In that particular instance, maybe this leopard hadn’t completely changed his spots. At the same time, even Flames forward Mike Cammalleri acknowledged that this is a different Dion Phaneuf than folks here might be accustomed to.
“Me and Dion are buddies and even I’ve noticed it,” Cammalleri said. “We got along when we were teammates here. In fact, after he got traded to the Leafs, he definitely hit me up for golf, me being from the Toronto area. He really wanted to play The National (Golf Club).
“I just think he has matured. We all make mistakes, we all do things we would like to do over, me included, but that’s part of maturing. The one thing that hasn’t changed is how much he loves the game.
“He’s done a good job handling things as captain of the Leafs. Having grown up in the Toronto area, I know how hard that can be.”
From having his image splattered on a giant billboard in downtown Toronto to the various ads he appears in, Phaneuf definitely has become one of the most prominent faces of the franchise. And for those of us who saw firsthand the way he orchestrated a team gathering for chicken wings and Monday Night Football while the Leafs spent a several days at the Canadian air force base in Trenton in October, his attempt to embrace his leadership role was quite evident.
“I think the biggest difference in me the past two years is, I think I’ve matured,” Phaneuf said. “You go through experiences in life and learn from them. The one thing I’ve always said: I want to try to get better every year. That’s what I’m aiming to do.
“I still have friends in Calgary and with the Flames, so it will be nice seeing them. Other than that, we have a job to do. We have a good young team and it’s an important game for us to get back on track.”
When he faces the Flames on Tuesday, Phaneuf will find himself sixth in NHL scoring among defencemen with 33 points, 27 more than Stajan, the one remaining piece of the trade still with the Flames.
No matter. He’ll still hear jeers.
Fair enough. For Phaneuf, the most important thing is to look ahead, not back.

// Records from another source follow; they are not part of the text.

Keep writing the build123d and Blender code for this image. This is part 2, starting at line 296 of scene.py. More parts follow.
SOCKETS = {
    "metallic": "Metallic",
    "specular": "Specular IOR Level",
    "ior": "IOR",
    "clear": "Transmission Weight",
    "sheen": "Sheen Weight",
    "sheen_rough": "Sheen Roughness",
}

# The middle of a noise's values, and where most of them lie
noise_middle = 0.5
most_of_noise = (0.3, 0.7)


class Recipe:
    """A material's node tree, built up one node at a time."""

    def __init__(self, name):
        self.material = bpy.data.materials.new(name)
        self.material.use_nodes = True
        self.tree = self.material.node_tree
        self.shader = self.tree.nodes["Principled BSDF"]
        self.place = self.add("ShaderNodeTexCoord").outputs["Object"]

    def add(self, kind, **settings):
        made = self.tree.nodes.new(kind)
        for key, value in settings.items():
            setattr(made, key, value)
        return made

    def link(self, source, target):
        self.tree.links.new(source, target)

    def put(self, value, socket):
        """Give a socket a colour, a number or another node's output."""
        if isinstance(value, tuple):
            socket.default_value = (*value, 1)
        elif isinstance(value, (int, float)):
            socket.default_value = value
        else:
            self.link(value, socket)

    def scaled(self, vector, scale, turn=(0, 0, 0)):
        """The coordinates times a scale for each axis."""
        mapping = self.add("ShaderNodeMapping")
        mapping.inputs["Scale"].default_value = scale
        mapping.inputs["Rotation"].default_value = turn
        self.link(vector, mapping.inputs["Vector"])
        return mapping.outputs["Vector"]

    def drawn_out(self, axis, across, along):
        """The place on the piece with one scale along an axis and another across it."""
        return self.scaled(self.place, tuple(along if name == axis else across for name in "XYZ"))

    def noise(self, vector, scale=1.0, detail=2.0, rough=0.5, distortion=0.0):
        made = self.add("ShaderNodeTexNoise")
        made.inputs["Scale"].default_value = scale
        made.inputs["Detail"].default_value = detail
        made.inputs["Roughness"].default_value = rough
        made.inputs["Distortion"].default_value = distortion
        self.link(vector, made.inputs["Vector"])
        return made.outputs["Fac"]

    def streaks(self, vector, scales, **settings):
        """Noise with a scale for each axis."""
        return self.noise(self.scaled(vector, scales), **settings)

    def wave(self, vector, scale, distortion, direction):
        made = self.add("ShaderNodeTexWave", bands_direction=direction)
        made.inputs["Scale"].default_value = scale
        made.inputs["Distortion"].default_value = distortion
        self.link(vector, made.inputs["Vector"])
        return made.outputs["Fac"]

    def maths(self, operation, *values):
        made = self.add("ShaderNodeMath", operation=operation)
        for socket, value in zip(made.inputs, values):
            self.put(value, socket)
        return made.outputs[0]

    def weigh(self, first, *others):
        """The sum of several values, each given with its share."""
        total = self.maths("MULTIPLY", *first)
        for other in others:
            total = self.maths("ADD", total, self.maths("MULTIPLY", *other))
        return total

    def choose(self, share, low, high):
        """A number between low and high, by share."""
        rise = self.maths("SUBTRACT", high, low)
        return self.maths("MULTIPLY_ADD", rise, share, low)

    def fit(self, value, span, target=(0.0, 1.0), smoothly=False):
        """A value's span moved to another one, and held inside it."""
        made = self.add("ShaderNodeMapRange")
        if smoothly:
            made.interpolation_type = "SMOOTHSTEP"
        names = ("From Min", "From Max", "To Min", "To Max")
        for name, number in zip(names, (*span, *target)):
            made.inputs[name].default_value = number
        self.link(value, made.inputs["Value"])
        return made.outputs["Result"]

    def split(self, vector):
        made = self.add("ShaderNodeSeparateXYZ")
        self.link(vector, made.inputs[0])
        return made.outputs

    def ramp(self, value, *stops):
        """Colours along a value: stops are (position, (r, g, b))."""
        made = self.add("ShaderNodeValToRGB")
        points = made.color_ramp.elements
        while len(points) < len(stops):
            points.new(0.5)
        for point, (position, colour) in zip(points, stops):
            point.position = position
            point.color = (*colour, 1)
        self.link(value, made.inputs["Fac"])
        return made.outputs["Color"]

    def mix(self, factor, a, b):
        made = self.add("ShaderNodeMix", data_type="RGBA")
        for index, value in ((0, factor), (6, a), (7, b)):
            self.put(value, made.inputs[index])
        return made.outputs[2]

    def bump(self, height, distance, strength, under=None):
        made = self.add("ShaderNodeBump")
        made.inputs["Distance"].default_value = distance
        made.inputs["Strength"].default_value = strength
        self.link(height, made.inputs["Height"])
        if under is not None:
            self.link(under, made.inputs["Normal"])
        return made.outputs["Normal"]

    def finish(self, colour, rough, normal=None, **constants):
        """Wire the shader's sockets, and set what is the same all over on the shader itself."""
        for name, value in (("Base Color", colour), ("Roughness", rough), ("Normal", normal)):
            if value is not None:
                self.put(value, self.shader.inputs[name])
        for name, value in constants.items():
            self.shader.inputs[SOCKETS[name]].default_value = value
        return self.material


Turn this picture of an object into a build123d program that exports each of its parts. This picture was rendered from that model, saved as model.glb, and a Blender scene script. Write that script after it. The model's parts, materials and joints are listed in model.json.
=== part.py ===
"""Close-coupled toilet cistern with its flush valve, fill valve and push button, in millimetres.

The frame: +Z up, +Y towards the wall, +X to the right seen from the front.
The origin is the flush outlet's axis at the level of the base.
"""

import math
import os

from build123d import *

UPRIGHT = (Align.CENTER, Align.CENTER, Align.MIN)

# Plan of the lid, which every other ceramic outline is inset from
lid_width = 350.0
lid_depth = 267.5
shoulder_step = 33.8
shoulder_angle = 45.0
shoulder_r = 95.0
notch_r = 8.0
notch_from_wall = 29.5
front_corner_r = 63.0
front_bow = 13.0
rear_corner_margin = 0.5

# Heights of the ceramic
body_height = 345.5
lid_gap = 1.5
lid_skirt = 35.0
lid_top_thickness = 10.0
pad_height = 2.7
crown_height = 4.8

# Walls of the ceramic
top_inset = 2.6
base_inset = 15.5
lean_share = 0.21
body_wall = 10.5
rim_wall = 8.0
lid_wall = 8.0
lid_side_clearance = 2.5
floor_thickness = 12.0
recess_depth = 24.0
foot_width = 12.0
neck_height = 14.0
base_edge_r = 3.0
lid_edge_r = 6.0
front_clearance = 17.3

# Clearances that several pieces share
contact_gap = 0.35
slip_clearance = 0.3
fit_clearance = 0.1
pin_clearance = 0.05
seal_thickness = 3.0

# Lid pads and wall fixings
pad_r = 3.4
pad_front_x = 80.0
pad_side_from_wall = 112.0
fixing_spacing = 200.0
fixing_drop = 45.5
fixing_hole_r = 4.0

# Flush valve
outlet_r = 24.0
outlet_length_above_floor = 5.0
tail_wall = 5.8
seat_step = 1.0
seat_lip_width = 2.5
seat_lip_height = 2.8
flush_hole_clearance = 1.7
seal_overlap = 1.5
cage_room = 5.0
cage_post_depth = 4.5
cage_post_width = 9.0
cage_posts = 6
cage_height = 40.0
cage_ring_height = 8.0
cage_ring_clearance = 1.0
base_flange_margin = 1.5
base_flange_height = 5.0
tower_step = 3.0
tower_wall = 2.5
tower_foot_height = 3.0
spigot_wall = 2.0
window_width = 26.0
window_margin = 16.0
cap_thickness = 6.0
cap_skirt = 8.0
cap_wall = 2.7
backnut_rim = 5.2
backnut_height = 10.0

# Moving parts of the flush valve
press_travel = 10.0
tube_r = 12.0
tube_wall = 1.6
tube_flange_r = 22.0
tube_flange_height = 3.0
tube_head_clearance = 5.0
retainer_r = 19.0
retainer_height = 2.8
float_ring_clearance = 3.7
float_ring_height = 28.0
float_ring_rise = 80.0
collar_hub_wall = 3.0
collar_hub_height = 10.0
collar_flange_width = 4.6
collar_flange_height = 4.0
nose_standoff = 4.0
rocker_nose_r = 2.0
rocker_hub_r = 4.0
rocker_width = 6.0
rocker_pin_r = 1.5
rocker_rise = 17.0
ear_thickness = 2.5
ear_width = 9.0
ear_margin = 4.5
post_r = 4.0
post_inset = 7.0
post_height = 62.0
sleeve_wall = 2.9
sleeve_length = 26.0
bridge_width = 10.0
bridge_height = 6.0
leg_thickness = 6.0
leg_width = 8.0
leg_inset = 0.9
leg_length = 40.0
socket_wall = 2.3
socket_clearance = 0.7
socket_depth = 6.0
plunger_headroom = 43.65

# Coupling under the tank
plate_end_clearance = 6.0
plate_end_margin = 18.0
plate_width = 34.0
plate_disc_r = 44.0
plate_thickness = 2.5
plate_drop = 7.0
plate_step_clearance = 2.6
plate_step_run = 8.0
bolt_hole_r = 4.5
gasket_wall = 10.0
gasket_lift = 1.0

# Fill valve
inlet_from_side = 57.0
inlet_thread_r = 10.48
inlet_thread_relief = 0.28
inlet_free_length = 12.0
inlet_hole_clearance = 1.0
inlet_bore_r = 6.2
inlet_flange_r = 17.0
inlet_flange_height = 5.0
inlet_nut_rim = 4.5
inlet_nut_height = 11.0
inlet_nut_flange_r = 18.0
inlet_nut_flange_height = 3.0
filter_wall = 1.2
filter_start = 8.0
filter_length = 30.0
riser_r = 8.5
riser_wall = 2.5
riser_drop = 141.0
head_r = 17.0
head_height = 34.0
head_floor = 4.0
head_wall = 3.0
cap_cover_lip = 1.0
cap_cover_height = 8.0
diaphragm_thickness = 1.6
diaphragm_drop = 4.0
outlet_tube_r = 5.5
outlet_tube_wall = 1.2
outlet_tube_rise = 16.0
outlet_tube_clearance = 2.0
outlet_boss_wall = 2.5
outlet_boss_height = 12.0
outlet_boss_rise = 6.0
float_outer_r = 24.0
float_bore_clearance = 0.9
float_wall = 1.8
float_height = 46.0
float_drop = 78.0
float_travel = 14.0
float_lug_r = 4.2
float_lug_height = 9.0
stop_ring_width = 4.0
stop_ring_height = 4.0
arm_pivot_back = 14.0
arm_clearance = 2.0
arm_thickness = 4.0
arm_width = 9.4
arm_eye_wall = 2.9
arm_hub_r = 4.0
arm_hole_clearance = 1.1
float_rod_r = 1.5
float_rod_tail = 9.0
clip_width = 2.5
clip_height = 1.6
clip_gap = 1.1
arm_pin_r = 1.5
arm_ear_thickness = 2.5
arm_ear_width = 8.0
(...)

Just like the rest of us should when it comes to the Maple Leafs’ No. 3.
GET READY FOR A LONG NIGHT
If Monday’s practice was any indication, Dion Phaneuf’s former team plans on making him sweat on Tuesday night.
During the Calgary Flames workout at the Saddledome, the coaching staff emphasized dumping pucks deep into the offensive zone, an obvious attempt to make the Maple Leafs defence chase pucks into the corners.
The Flames coaches believe that the Leafs blueliners are vulnerable to turnovers in their own end, a trait that has been painfully evident during Toronto’s three-game losing streak.
Meanwhile, due to a rash of injuries, coach Brent Sutter is shifting forward Mike Cammalleri from the wing to centre. “It’s my natural position actually,” Cammalleri said. “But I haven’t played it regularly since I was in (AHL) Manchester.”
NOBODY BETTER THAN SUNDIN: STAJAN
Matt always will be grateful to Mats.
In fact, before leaving for the Saddledome where his Flames were meeting the Vancouver Canucks on Saturday, Matt Stajan made sure to click on the tube to watch the banner of former teammate Mats Sundin hoisted to the Air Canada Centre rafters.
He even had his wife PVR the ceremony.
“It was pretty special to see that,” Stajan said on Monday. “I’m so happy for him.
“Having played with him in Toronto, you couldn’t have asked for a better teammate or leader than Mats Sundin. I’ll never forget how he helped me.
“We don’t get a chance to talk all that much, but our wives stay in touch.”